Testing Your DR Plan

An untested DR plan is an assumption, not a plan. Schedule regular DR drills — at least annually, quarterly for critical systems.

Tabletop exercises: Walk through the DR procedure on paper with your team. Identify who does what, what runbooks exist, and where gaps are. These cost nothing and reveal procedural gaps quickly.

Simulated failovers: Actually execute your failover procedure in a controlled manner. Redirect traffic to the DR region, verify application functionality, then fail back. Measure actual RTO versus planned RTO.

Chaos engineering: Use AWS Fault Injection Service to inject realistic failures — AZ outages, network latency, service degradation — and observe how your DR automation responds. This builds confidence that automated failover actually works under realistic conditions.

Common DR Mistakes

Never testing failover: The most common and most dangerous mistake. Teams build DR infrastructure and never validate it works. When a real disaster occurs, they discover configuration drift, expired credentials, or missing runbooks.

Forgetting DNS TTL: If your DNS records have a 24-hour TTL, a failover will take hours to propagate to all clients even if your infrastructure switches in minutes. Set low TTLs (60-300 seconds) on records used for DR failover.

Ignoring dependencies: Your application may fail over successfully, but if it depends on a third-party API that is region-specific, or a hardcoded IP address, the failover is incomplete.

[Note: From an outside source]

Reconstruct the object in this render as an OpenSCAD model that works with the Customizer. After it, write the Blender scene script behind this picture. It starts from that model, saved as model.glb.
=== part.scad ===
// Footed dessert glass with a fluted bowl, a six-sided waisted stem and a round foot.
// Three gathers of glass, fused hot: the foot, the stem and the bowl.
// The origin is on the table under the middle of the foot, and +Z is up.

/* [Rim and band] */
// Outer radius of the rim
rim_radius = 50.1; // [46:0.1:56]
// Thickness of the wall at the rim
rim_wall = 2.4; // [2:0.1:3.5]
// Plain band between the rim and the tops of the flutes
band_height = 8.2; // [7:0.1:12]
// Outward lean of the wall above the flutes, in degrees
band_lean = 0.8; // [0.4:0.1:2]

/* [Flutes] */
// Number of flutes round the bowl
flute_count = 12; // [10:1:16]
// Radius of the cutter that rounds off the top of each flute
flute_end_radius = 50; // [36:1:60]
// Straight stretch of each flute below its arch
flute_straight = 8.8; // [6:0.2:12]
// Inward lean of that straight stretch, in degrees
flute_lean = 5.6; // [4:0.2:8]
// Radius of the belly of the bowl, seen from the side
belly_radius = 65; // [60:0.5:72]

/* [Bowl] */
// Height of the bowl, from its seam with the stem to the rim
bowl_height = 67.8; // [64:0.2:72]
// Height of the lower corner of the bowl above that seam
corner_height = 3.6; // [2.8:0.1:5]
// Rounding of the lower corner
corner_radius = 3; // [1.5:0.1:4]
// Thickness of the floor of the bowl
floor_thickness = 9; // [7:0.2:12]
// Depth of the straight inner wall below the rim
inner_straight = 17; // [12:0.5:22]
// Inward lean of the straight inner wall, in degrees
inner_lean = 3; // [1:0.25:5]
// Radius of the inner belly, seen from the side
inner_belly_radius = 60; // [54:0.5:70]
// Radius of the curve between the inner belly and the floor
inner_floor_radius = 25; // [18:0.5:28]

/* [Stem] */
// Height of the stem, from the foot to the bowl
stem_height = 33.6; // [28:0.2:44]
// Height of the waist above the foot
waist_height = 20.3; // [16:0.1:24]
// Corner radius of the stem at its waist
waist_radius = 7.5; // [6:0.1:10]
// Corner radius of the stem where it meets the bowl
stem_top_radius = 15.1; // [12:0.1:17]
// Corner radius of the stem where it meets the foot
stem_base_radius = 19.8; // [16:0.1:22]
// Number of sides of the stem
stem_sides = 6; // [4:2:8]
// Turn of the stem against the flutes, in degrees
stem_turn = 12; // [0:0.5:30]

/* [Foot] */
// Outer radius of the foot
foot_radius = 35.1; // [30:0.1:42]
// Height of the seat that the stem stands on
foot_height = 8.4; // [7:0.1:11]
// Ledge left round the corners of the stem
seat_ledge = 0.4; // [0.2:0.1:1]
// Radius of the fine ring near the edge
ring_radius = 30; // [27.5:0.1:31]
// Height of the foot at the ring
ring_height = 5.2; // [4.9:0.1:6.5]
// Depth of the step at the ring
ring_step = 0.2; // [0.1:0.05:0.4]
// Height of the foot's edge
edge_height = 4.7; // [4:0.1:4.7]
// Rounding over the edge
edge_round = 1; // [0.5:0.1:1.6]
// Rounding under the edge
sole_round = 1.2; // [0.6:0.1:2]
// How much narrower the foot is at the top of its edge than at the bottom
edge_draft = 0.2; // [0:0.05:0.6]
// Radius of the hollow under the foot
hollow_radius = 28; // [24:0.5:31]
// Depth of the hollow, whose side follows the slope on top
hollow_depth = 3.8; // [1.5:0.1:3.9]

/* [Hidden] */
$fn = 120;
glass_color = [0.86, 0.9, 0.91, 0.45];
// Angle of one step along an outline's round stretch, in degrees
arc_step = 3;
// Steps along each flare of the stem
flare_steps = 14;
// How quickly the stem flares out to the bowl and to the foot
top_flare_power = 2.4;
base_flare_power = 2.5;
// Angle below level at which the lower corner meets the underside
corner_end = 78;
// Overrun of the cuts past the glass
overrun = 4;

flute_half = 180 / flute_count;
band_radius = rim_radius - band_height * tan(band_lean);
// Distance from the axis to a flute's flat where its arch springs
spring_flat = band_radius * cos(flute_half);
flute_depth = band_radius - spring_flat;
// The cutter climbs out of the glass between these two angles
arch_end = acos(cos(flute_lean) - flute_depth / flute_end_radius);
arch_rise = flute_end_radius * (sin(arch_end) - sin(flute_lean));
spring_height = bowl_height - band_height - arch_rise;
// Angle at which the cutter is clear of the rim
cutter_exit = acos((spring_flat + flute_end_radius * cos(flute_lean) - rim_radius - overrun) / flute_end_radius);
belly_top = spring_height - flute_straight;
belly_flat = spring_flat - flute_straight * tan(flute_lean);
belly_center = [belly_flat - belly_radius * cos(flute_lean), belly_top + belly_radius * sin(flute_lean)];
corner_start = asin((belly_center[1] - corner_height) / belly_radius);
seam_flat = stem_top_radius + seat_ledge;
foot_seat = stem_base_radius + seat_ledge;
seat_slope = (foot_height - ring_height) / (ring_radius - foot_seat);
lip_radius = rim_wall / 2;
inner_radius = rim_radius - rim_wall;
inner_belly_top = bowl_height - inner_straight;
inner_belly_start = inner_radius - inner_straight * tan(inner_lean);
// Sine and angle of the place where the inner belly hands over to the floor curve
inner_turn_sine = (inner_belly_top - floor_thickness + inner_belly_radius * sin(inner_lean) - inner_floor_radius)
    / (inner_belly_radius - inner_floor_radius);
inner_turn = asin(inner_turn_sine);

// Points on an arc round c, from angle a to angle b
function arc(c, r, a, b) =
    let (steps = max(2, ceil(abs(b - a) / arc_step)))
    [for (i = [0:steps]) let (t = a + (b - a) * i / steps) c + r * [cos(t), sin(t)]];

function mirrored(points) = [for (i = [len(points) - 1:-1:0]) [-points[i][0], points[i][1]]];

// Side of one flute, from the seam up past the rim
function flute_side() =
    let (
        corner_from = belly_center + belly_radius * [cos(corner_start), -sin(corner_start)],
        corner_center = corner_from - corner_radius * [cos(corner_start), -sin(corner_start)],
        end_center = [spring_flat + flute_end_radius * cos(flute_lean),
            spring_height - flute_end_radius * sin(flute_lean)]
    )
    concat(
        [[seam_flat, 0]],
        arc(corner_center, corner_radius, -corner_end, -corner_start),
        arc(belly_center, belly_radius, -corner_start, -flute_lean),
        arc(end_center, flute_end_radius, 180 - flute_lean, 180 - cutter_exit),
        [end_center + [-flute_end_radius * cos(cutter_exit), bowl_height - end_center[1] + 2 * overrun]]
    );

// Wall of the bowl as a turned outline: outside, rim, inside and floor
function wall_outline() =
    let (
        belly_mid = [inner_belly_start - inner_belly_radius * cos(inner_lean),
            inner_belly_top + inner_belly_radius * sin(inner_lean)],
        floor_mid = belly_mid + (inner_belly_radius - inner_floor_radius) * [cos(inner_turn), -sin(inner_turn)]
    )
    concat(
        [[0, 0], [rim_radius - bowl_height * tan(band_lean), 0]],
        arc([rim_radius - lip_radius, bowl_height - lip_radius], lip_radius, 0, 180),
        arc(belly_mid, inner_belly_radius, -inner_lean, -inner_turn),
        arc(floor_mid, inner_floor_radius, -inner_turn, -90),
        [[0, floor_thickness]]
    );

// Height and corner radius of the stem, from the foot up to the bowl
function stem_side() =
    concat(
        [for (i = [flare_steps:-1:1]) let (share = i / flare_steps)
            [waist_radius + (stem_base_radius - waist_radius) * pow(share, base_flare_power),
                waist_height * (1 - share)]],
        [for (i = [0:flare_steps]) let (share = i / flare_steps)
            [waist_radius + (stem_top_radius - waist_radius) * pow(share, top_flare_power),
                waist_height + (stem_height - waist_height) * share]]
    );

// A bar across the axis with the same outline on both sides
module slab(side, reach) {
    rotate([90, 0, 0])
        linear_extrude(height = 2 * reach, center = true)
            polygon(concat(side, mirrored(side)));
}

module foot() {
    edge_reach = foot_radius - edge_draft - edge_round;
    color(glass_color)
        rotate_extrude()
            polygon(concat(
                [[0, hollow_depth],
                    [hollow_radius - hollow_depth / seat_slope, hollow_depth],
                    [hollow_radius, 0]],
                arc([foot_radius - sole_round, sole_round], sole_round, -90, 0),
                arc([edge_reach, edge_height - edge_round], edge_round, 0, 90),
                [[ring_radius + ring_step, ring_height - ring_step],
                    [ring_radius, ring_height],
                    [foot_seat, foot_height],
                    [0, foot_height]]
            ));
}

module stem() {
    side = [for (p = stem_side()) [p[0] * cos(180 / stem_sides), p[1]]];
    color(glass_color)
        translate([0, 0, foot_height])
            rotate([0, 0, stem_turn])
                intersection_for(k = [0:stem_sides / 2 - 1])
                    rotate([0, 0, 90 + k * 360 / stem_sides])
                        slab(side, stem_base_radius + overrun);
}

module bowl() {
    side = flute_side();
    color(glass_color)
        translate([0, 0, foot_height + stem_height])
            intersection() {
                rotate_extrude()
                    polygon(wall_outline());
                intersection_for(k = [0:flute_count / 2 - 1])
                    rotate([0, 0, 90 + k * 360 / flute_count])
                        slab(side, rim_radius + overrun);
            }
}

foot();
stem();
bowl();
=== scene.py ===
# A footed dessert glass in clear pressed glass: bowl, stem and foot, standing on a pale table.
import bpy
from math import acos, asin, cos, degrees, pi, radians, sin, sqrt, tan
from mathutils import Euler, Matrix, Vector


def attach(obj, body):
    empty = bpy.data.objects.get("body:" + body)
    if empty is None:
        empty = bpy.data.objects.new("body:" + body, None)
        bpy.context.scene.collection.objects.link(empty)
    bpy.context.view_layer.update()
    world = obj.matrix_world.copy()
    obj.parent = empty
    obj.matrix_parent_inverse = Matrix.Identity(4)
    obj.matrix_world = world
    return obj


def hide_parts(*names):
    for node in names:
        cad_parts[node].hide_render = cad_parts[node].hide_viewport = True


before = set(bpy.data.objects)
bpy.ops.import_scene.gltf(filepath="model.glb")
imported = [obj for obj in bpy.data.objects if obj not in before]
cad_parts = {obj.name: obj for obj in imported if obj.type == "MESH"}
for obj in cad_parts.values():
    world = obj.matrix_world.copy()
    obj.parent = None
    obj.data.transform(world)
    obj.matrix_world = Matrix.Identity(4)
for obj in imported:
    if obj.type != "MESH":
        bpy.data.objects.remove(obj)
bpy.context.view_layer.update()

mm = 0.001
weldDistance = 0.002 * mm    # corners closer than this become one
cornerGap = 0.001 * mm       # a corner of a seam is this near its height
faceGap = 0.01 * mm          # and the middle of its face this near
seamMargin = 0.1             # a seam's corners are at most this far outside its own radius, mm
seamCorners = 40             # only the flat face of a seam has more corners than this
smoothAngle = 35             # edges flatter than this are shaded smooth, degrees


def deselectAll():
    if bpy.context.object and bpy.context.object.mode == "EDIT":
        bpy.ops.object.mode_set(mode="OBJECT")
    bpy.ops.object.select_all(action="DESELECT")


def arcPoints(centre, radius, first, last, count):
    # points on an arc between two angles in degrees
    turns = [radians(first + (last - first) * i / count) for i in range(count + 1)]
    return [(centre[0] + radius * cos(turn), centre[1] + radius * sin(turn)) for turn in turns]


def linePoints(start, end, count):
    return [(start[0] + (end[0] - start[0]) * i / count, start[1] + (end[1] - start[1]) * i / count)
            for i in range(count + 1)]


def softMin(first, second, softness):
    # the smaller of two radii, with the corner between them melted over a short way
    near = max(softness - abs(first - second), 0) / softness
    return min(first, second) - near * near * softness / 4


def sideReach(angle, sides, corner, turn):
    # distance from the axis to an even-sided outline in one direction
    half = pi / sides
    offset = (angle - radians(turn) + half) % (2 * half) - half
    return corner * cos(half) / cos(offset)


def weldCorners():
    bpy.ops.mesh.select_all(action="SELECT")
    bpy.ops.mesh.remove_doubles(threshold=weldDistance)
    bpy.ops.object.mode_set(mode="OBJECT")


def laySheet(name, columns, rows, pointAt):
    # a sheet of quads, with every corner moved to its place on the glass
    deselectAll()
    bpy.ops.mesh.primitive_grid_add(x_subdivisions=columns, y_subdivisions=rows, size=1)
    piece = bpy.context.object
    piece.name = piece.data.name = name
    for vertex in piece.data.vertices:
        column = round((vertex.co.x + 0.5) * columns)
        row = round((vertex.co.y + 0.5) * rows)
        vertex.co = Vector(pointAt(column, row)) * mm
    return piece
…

Map all dependencies and ensure they are DR-aware.

No runbook: DR procedures should be documented step-by-step so that anyone on the team can execute them under pressure at 3 AM. If the only person who knows the DR procedure is unavailable during the disaster, you effectively have no DR plan.

Start with Pilot Light, Scale from There

For most small and medium businesses, Pilot Light provides the best balance of cost and recovery speed. It keeps your data continuously replicated with an RTO measured in minutes to an hour, at 10-20% of production cost. You can always upgrade to Warm Standby later as your business grows and downtime becomes more expensive.